A parte boa da história, entretanto, para por aí. Matos alertou que, apesar das projeções para o PIB de 2024 se equipararem ao crescimento de 2023 (2,9%), preocupa que este esteja fortemente apoiado no consumo das famílias, “que vem crescendo sistematicamente acima do PIB desde a recuperação da pandemia”. “Quando anualizamos os últimos dados em termos trimestrais, dá uma expansão de 8%. É um ritmo completamente insustentável”, afirmou, relembrando que o PIB tem crescido sistematicamente acima do potencial. Ainda que haja dúvidas e divergências quanto ao PIB potencial, Matos afirmou que ele estaria mais próximo de 2% do que dos 3% que se espera para o PIB este ano. Um dos elementos que aponta a esse desequilíbrio, citou, são os dados de mercado de trabalho.

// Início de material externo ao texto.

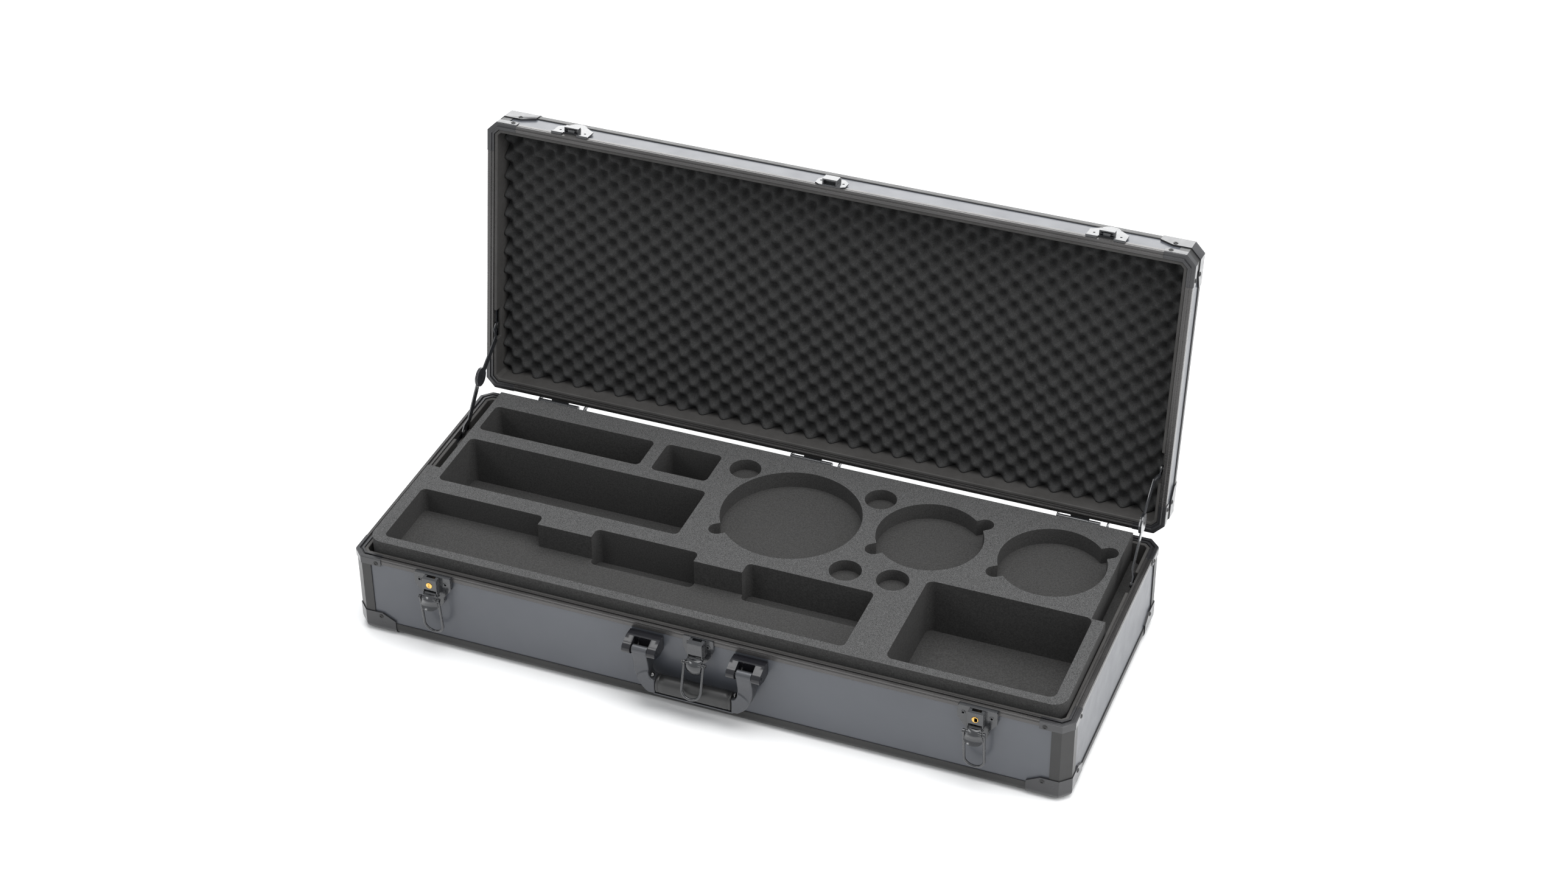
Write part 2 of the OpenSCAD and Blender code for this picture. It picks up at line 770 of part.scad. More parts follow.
// Flat arm along +Y from its pivot: end pad near the wall, a joggle, then the blade and its knee disc
module stay_arm(plane) {
    start = 8;
    run = 7.5;
    tilt = atan2(pad_x - plane, run);
    difference() {
        union() {
            translate([pad_x, 0, 0]) rotate([0, 90, 0]) cylinder(r = stay_w / 2, h = stay_t, center = true);
            translate([pad_x - stay_t / 2, 0, -stay_w / 2]) cube([stay_t, start, stay_w]);
            translate([pad_x, start, 0]) rotate([0, 0, tilt]) translate([-stay_t / 2, -0.3, -stay_w / 2])
                cube([stay_t, norm([run, pad_x - plane]) + 0.6, stay_w]);
            translate([plane - stay_t / 2, start + run, -stay_w / 2])
                cube([stay_t, stay_arm - start - run, stay_w]);
            translate([plane, stay_arm, 0]) rotate([0, 90, 0]) cylinder(r = knee_r, h = stay_t, center = true);
        }
        translate([pad_x - 5, 0, 0]) rotate([0, 90, 0]) cylinder(r = stud_r + play, h = 10);
        translate([plane - 5, stay_arm, 0]) rotate([0, 90, 0]) cylinder(r = stud_r, h = 10);
    }
}

module lower_stay(side) {
    color(black_steel) mirror([side < 0 ? 1 : 0, 0, 0]) translate([0, stay_y, base_h - stay_rise])
        rotate([lower_angle, 0, 0]) stay_arm(lower_x);
}

module upper_stay(side) {
    turn = upper_angle + open_angle;
    color(black_steel) open_lid() mirror([side < 0 ? 1 : 0, 0, 0]) translate([0, stay_y, base_h + stay_rise])
        rotate([turn, 0, 0]) stay_arm(upper_x);
}

module base_rivets() {
    color(steel) in_base() shell_rivets(base_h);
    color(steel) both_ends() translate([0, stay_y, base_h - stay_rise]) stay_stud();
}

module lid_rivets() {
    color(steel) in_lid() shell_rivets(lid_h);
    color(steel) open_lid() both_ends() translate([0, stay_y, base_h + stay_rise]) stay_stud();
}

// ---- Nodes -----------------------------------------------------------------------------------

module base_bottom_panel() { color(laminate) in_base() end_panel(base_h); }
module base_front_panel() { color(laminate) in_base() front_rear_panel(base_h, -1); }
module base_rear_panel() { color(laminate) in_base() front_rear_panel(base_h, 1); }
module base_left_panel() { color(laminate) in_base() side_panel(base_h, -1); }
module base_right_panel() { color(laminate) in_base() side_panel(base_h, 1); }
module base_long_rim_rails() { color(anodised) in_base() long_rim_rails(false); }
module base_short_rim_rails() { color(anodised) in_base() short_rim_rails(false); }
module base_long_edge_rails() { color(anodised) in_base() long_edge_rails(base_h); }
module base_short_edge_rails() { color(anodised) in_base() short_edge_rails(base_h); }
module base_corner_posts() { color(anodised) in_base() corner_posts(base_h); }
module base_rim_corners() { color(black_steel) in_base() rim_corners(false); }
module base_ball_corners() { color(black_steel) in_base() ball_corners(base_h); }
module base_liner() { color(soft_liner) in_base() liner_band(base_h); }
module left_latch_plate() { latch_plate(-latch_x, 42, 12, 42, 15, 4.6); }
module centre_latch_plate() { latch_plate(0, 34, 12, 33, 14, 1.8); }
module right_latch_plate() { latch_plate(latch_x, 42, 12, 42, 15, 4.6); }
module left_latch_housing() { latch_housing(-latch_x, 4.9, true); }
module centre_latch_housing() { latch_housing(0, 2.1, false); }
module right_latch_housing() { latch_housing(latch_x, 4.9, true); }
module lid_top_panel() { color(laminate) in_lid() end_panel(lid_h); }
module lid_front_panel() { color(laminate) in_lid() front_rear_panel(lid_h, -1); }
module lid_rear_panel() { color(laminate) in_lid() front_rear_panel(lid_h, 1); }
module lid_left_panel() { color(laminate) in_lid() side_panel(lid_h, -1); }
module lid_right_panel() { color(laminate) in_lid() side_panel(lid_h, 1); }
module lid_long_rim_rails() { color(anodised) in_lid() long_rim_rails(true); }
module lid_short_rim_rails() { color(anodised) in_lid() short_rim_rails(true); }
module lid_long_edge_rails() { color(anodised) in_lid() long_edge_rails(lid_h); }
module lid_short_edge_rails() { color(anodised) in_lid() short_edge_rails(lid_h); }
module lid_corner_posts() { color(anodised) in_lid() corner_posts(lid_h); }
module lid_rim_corners() { color(black_steel) in_lid() rim_corners(true); }
module lid_ball_corners() { color(black_steel) in_lid() ball_corners(lid_h); }
module lid_liner() { color(soft_liner) in_lid() liner_band(lid_h); }
module left_lever() { lever(-latch_x, true); }
module centre_lever() { lever(0, false); }
module right_lever() { lever(latch_x, true); }
module left_bail() { bail(-latch_x, side_bail_len, side_lean); }
module centre_bail() { bail(0, centre_bail_len, centre_lean); }
module right_bail() { bail(latch_x, side_bail_len, side_lean); }
module centre_bail_axle() { bail_axle(0); }
module left_lock_cylinder() { lock_cylinder(-latch_x); }
module right_lock_cylinder() { lock_cylinder(latch_x); }
module left_stay_lower_arm() { lower_stay(-1); }
module left_stay_upper_arm() { upper_stay(-1); }
module right_stay_lower_arm() { lower_stay(1); }
module right_stay_upper_arm() { upper_stay(1); }

base_bottom_panel();
base_front_panel();
base_rear_panel();
base_left_panel();
base_right_panel();
base_long_rim_rails();
base_short_rim_rails();
base_long_edge_rails();
base_short_edge_rails();
base_corner_posts();
base_rim_corners();
base_ball_corners();
base_rivets();
base_liner();
foam_tray();
foam_floor_pad();
hinge_base_leaves();
pivot_pins();
left_latch_plate();
centre_latch_plate();
right_latch_plate();
left_latch_housing();
centre_latch_housing();
right_latch_housing();
handle_brackets();
lid_top_panel();
lid_front_panel();
lid_rear_panel();
lid_left_panel();
lid_right_panel();
lid_long_rim_rails();
lid_short_rim_rails();
lid_long_edge_rails();
lid_short_edge_rails();
lid_corner_posts();
lid_rim_corners();
lid_ball_corners();
lid_rivets();
lid_liner();
lid_foam();
hinge_lid_leaves();
side_strikes();
centre_strike();
handle_frame();
handle_grip();
left_lever();
centre_lever();
right_lever();
left_bail();
centre_bail();
right_bail();
centre_bail_axle();
left_lock_cylinder();
right_lock_cylinder();
left_stay_lower_arm();
left_stay_upper_arm();
right_stay_lower_arm();
right_stay_upper_arm();
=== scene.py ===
# Open aluminium-framed hard case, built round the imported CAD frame.
# Metres, +X along the front, +Y back, +Z up.
import json
import math

import bmesh
import bpy
from mathutils import Matrix, Vector, noise


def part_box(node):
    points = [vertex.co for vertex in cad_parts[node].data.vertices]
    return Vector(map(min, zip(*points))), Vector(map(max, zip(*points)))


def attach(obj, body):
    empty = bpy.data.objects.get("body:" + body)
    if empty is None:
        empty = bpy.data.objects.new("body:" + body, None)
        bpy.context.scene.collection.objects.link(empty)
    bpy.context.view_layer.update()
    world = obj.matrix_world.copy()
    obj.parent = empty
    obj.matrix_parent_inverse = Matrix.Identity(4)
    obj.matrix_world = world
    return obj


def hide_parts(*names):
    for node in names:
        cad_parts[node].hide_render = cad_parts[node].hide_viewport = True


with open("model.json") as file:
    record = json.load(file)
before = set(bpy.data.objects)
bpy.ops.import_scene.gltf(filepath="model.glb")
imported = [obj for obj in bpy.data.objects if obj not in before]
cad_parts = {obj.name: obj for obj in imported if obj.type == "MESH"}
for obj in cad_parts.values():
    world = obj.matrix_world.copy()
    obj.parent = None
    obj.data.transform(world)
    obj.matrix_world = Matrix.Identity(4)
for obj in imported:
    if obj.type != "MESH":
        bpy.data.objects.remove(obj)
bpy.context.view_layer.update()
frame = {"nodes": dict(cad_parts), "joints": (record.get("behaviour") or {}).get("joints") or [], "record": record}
nodes = frame["nodes"]
joints = {joint["name"]: joint for joint in frame["joints"]}
scene = bpy.context.scene
MM = 0.001

# ---- Camera ------------------------------------------------------------------------------------
CAMERA_PLACE = Vector((0.9685, -2.3665, 2.0783))
CAMERA_AZIMUTH = 21.584      # degrees to the right of straight ahead
CAMERA_ELEVATION = 35.727    # degrees looking down
CAMERA_ROLL = 0.526
FOCAL_LENGTH = 69.493
SENSOR_WIDTH = 36
SIGHT = 100

camera_data = bpy.data.cameras.new("camera")
camera_data.lens = FOCAL_LENGTH
camera_data.sensor_width = SENSOR_WIDTH
camera_data.clip_end = SIGHT
camera = bpy.data.objects.new("camera", camera_data)
scene.collection.objects.link(camera)
camera.matrix_world = (
    Matrix.Translation(CAMERA_PLACE)
    @ Matrix.Rotation(math.radians(CAMERA_AZIMUTH), 4, "Z")
    @ Matrix.Rotation(math.radians(90 - CAMERA_ELEVATION), 4, "X")
    @ Matrix.Rotation(math.radians(-CAMERA_ROLL), 4, "Z")
)
scene.camera = camera


# ---- Materials ---------------------------------------------------------------------------------
class Shader:
    """A Principled material whose colour, roughness and bump come from procedural textures."""

    def __init__(self, name, roughness=0.5, metallic=0.0, ior=1.5, **sockets):
        self.material = bpy.data.materials.new(name)
        self.material.use_nodes = True
        self.tree = self.material.node_tree
        self.shader = self.tree.nodes["Principled BSDF"]
        self.shader.inputs["Roughness"].default_value = roughness
        self.shader.inputs["Metallic"].default_value = metallic
        self.shader.inputs["IOR"].default_value = ior
        for socket, value in sockets.items():
            self.shader.inputs[socket.replace("_", " ")].default_value = value
        self.place = self.add("ShaderNodeTexCoord").outputs["Object"]
        self.normal = None

    def add(self, kind, **values):
        node = self.tree.nodes.new(kind)
        for key, value in values.items():
            if hasattr(node, key):
                setattr(node, key, value)
            else:
                node.inputs[key.replace("_", " ")].default_value = value
        return node

    def link(self, source, target):
        self.tree.links.new(source, target)

    def stretched(self, scale):
        mapping = self.add("ShaderNodeMapping")
        mapping.inputs["Scale"].default_value = scale
        self.link(self.place, mapping.inputs["Vector"])
        return mapping.outputs["Vector"]

    def noise(self, scale, detail=3.0, stretch=None, rough=0.55):
        node = self.add("ShaderNodeTexNoise", Scale=scale, Detail=detail, Roughness=rough)
        self.link(self.stretched(stretch) if stretch else self.place, node.inputs["Vector"])
        return node.outputs["Fac"]

    def cells(self, scale):
        node = self.add("ShaderNodeTexVoronoi", Scale=scale)
        self.link(self.place, node.inputs["Vector"])
        return node.outputs["Distance"]

    def colour(self, value, low, high, start=0.3, end=0.7):
        """Colours the surface from low to high where the texture's value goes from start to end."""
        ramp = self.add("ShaderNodeValToRGB")
        for element, position, level in zip(ramp.color_ramp.elements, (start, end), (low, high)):
            element.position = position
            element.color = (*level, 1)
        self.link(value, ramp.inputs["Fac"])
        self.link(ramp.outputs["Color"], self.shader.inputs["Base Color"])

    def roughness(self, value, low, high, start=0.3, end=0.7):
        node = self.add("ShaderNodeMapRange")
        node.inputs["From Min"].default_value = start
        node.inputs["From Max"].default_value = end
        node.inputs["To Min"].default_value = low
        node.inputs["To Max"].default_value = high
        self.link(value, node.inputs["Value"])
        self.link(node.outputs["Result"], self.shader.inputs["Roughness"])

    def bump(self, value, distance, strength):
        """Adds a layer of relief, distance metres high, over the layers before it."""
        node = self.add("ShaderNodeBump", Strength=strength, Distance=distance)
        self.link(value, node.inputs["Height"])
        if self.normal:
            self.link(self.normal, node.inputs["Normal"])
        self.normal = node.outputs["Normal"]
        self.link(self.normal, self.shader.inputs["Normal"])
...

“As Sondagens do IBRE mostra que os setores que hoje estão contratando já reclamam pela falta de mão de obra (leia mais), e estamos vendo salários subindo bastante acima da produtividade. Isso já é reflexo de que não temos potencial de 2,5% a 3%”, disse, destacando que o final dessa história são mais juros e inflação mais pressionada. “Já fizemos isso no passado e sabemos onde ela acaba, levando a um juro de equilíbrio mais alto. Em economia, não há almoço grátis. Seria melhor um crescimento mais moderado, mais consistente com o potencial da economia.”

Ainda o fiscal

Castelar lembrou que, com a tendência de alta da Selic para segurar o crescimento da demanda, o déficit público também aumenta. “Fica mais caro financiar a dívida pública, e o setor público já tem déficit em 12 meses de mais de 10% do PIB. A dívida pública vem crescendo a 0,6% do PIB ao mês. Isso é explosivo”, afirmou, apontando que uma Selic mais alta só vai complicar esse cenário.

“As projeções indicam que a dívida pública chegará perto de 90% do PIB em final de 2026/27, a depender das premissas. A pergunta é quando isso vai bater nos preços de ativos e forçar uma resposta”, afirmou, apontando que o enfraquecimento recente do real frente ao dólar, em um momento que o dólar perdeu fôlego internacionalmente, já é um sinal disso. Ele ainda ressaltou que, com o nível considerável de gastos atrelados ao comportamento da receita e do PIB, será difícil conter a dinâmica fiscal.

Os pesquisadores do FGV IBRE também apontaram preocupação com o desempenho da economia chinesa (leia mais aqui), em especial do impacto que um eventual aumento de medidas protecionistas conta produtos chineses pode ter na estratégia de crescimento do país. Esse risco está presente com todos os parceiros comerciais chineses, mas em especial com os Estados Unidos. Tal como destacado na Conjuntura Econômica de agosto (leia aqui), as promessas de Donald Trump em aumentar fortemente as tarifas de importação para os produtos chineses – e também para importações de outros países, em menor grau – teriam impacto inflacionário não desprezível, o que coloca em dúvidas a factibilidade de serem cumpridas.

“Talvez se chegue a um arranjo para atrair a produção chinesa para dentro do país, gerando a atividade e os empregos desejados”, afirmou Castelar. Também foi preocupação dos pesquisadores a trajetória da dívida pública americana, sobre a qual eles consideram o futuro preocupante, independentemente de quem ocupe a presidência do Estados Unidos a partir de 2025, Trump ou a democrata Kamala Harris.